Work to do: The lines to be extracted run from the start of the listing through the line containing "along, distance round."; copy them exactly and nothing else.

Rows from a 3D modeling dataset
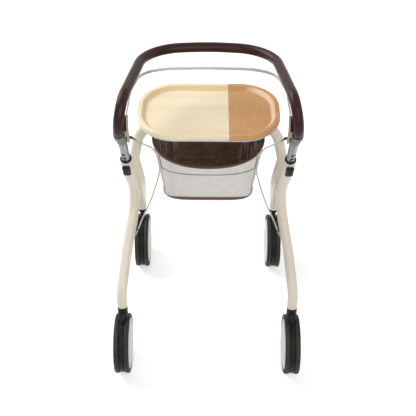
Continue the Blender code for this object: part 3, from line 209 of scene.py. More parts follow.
def skin(name, grid, around=True, along=False, caps=True, inward=None):
    """A shaded mesh from a grid, with UV in metres: distance along, distance round.

    around and along close it in columns and rows, and caps fill its two ends. Where its volume
    comes out negative, or inward is asked for, its faces are turned over.
    """
    rows, columns = grid.shape[:2]
    close = ((0, int(along)), (0, int(around)))
    index = np.pad(np.arange(rows * columns).reshape(rows, columns), close, mode="wrap")
    points = np.pad(grid, (*close, (0, 0)), mode="wrap")
    rises = np.linalg.norm(np.diff(points, axis=0), axis=2).mean(axis=1)
    down = np.concatenate([[0], np.cumsum(rises)])[:, None] + np.zeros(points.shape[:2])
    widths = np.linalg.norm(np.diff(points, axis=1), axis=2)
    round_it = np.hstack([np.zeros((len(points), 1)), np.cumsum(widths, axis=1)])
    flat = np.stack([down, round_it], axis=-1)
    low, high = slice(None, -1), slice(1, None)
    order = ((low, low), (low, high), (high, high), (high, low))
    quads = np.stack([index[cut] for cut in order], axis=-1).reshape(-1, 4)
    uv = np.stack([flat[cut] for cut in order], axis=2).reshape(-1, 4, 2)
    ends = [index[0, :-1][::-1], index[-1, :-1]] if around and not along and caps else []
    if volume_of(grid, quads, ends) < 0 if inward is None else inward:
        quads, uv, ends = quads[:, ::-1], uv[:, ::-1], [end[::-1] for end in ends]
    mesh = bpy.data.meshes.new(name)
    mesh.from_pydata(grid.reshape(-1, 3), [], quads.tolist() + [end.tolist() for end in ends])
    values = np.concatenate([uv.reshape(-1, 2), np.zeros((sum(map(len, ends)), 2))])
    layer = mesh.uv_layers.new(name="metres")
    layer.data.foreach_set("uv", values.astype(np.float32).ravel())
    work = bmesh.new()
    work.from_mesh(mesh)
    bmesh.ops.remove_doubles(work, verts=work.verts, dist=MERGE)
    work.to_mesh(mesh)
    work.free()
    mesh.shade_smooth()
    mesh.set_sharp_from_angle(angle=SHARP_EDGE)
    return mesh


print("corners sharper than", round(math.degrees(SHARP_EDGE)), "degrees stay sharp")

# %% [markdown]
# ### From a mesh to a piece
#
# A piece is a mesh with a finish that rides on a body of the frame and may stand for a node of
# it. Most pieces are grids, and many of those are turned, so each has its own short call.

# %% Pieces
FINISH = {}


def piece(name, mesh, finish, body, stands_for=None):
    """Put a mesh in the scene as a piece. It rides on a body when one is given."""
    made = bpy.data.objects.new(name, mesh)
    bpy.context.scene.collection.objects.link(made)
    mesh.materials.append(FINISH[finish])
    if body:
        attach(made, body)
    if stands_for:
        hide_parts(stands_for)
    return made


def put(name, grid, finish, body, stands_for=None, slot=None, **shape):
    """A grid as a piece. shape says how skin closes it."""
    return piece(name, skin(name, grid, **shape), finish, body, stands_for)


def put_turned(name, corners, soft, base, axis, steps, finish, body, stands_for=None):
    """A turned piece: a profile that starts on the axis ends there, and any other is a ring."""
    ring = corners[0][0] > 0
    grid = turned(soft_profile(corners, soft, ring), base, axis, steps)
    put(name, grid, finish, body, stands_for, along=ring, caps=False)


def refinish(node, finish):
    """Give a carried-over node of the frame a finish of this scene."""
    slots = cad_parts[node].data.materials
    slots.clear()
    slots.append(FINISH[finish])


# %% [markdown]
# ## Shared effects
#
# No real finish is one flat colour: it drifts slowly from place to place, and a fine touch of
# roughness catches the light. Both effects are node groups, built once and placed in each
# material with its own values. A third group draws the weave of cloth from the UV map.

# %% Node helpers


def link(value, socket):
    """Let one socket's value flow into another of the same tree."""
    socket.id_data.links.new(value, socket)


def add(kind, sockets, tree=None, **settings):
    """One shader node with its settings, and plain values or links on its sockets.

    It goes into the tree of the values that are linked to it, unless a tree is given.
    """
    links = [value for value in sockets.values() if isinstance(value, bpy.types.NodeSocket)]
    made = (tree or links[0].id_data).nodes.new("ShaderNode" + kind)
    for key, value in settings.items():
        setattr(made, key, value)
    for key, value in sockets.items():
        socket = made.inputs[key]
        if isinstance(value, bpy.types.NodeSocket):
            link(value, socket)
        else:
            socket.default_value = (*value, 1) if socket.type == "RGBA" else value
    return made


def sums(operation, first, second=0.0, third=0.0):
    """One step of arithmetic."""
    return add("Math", {0: first, 1: second, 2: third}, operation=operation).outputs[0]


def product(first, second):
    """Two values multiplied."""
    return sums("MULTIPLY", first, second)


def distance(first, second=0.0):
    """The distance between two values, |first - second|."""
    return sums("ABSOLUTE", sums("SUBTRACT", first, second))


def mixed(factor, first, second):
    """A colour between two others."""
    return add("Mix", {0: factor, 6: first, 7: second}, data_type="RGBA").outputs[2]


def ramp(value, low, high, to_low=0.0, to_high=1.0):
    """A value moved from one range to another, held inside it."""
    sockets = {0: value, 1: low, 2: high, 3: to_low, 4: to_high}
    return add("MapRange", sockets).outputs[0]


def noise(place, scale, detail):
    """Noise at one scale, or stretched where the scale has a value for each axis."""
    if isinstance(scale, tuple):
        place = add("Mapping", {"Vector": place, "Scale": scale}).outputs[0]
        scale = 1.0
    return add("TexNoise", {"Vector": place, "Scale": scale, "Detail": detail}).outputs[0]


def split(vector):
    """The three numbers of a vector."""
    return add("SeparateXYZ", {0: vector}).outputs


print("eight helpers add nodes")

# %% Shared groups


def new_group(name, inputs, outputs):
    """An empty node group with named sockets, and its two ends."""
    tree = bpy.data.node_groups.new(name, "ShaderNodeTree")
    for end, sockets in (("INPUT", inputs), ("OUTPUT", outputs)):
        for label, kind in sockets.items():
            tree.interface.new_socket(label, in_out=end, socket_type="NodeSocket" + kind)
    return tree, tree.nodes.new("NodeGroupInput").outputs, tree.nodes.new("NodeGroupOutput").inputs


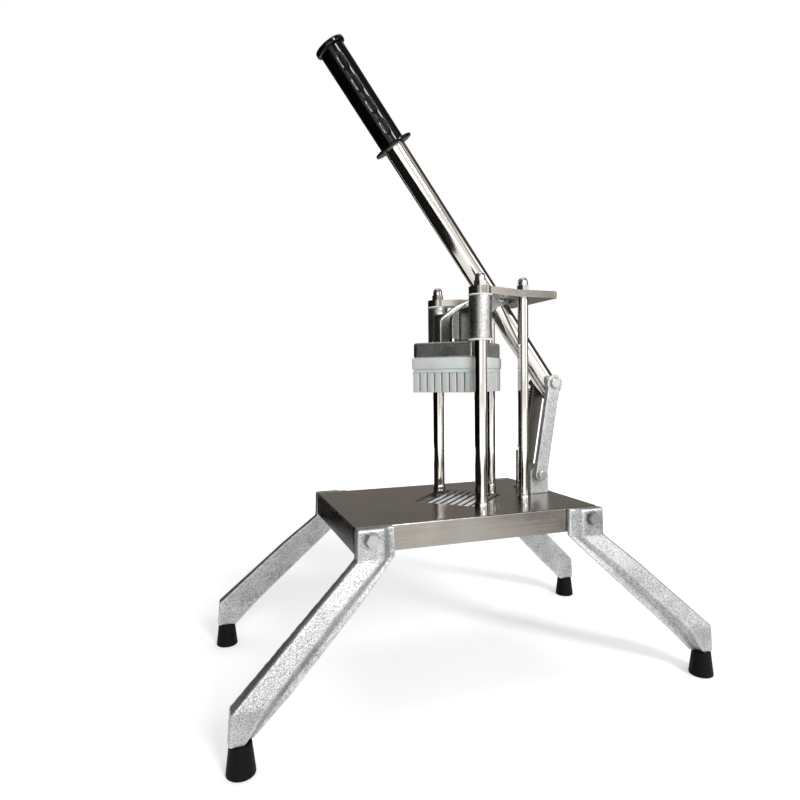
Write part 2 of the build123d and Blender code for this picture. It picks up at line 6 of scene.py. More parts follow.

Solved exercise:
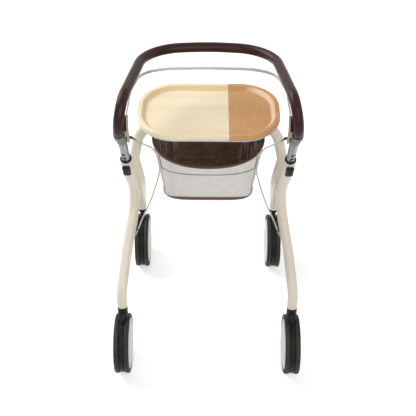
Continue the Blender code for this object: part 3, from line 209 of scene.py. More parts follow.
def skin(name, grid, around=True, along=False, caps=True, inward=None):
    """A shaded mesh from a grid, with UV in metres: distance along, distance round.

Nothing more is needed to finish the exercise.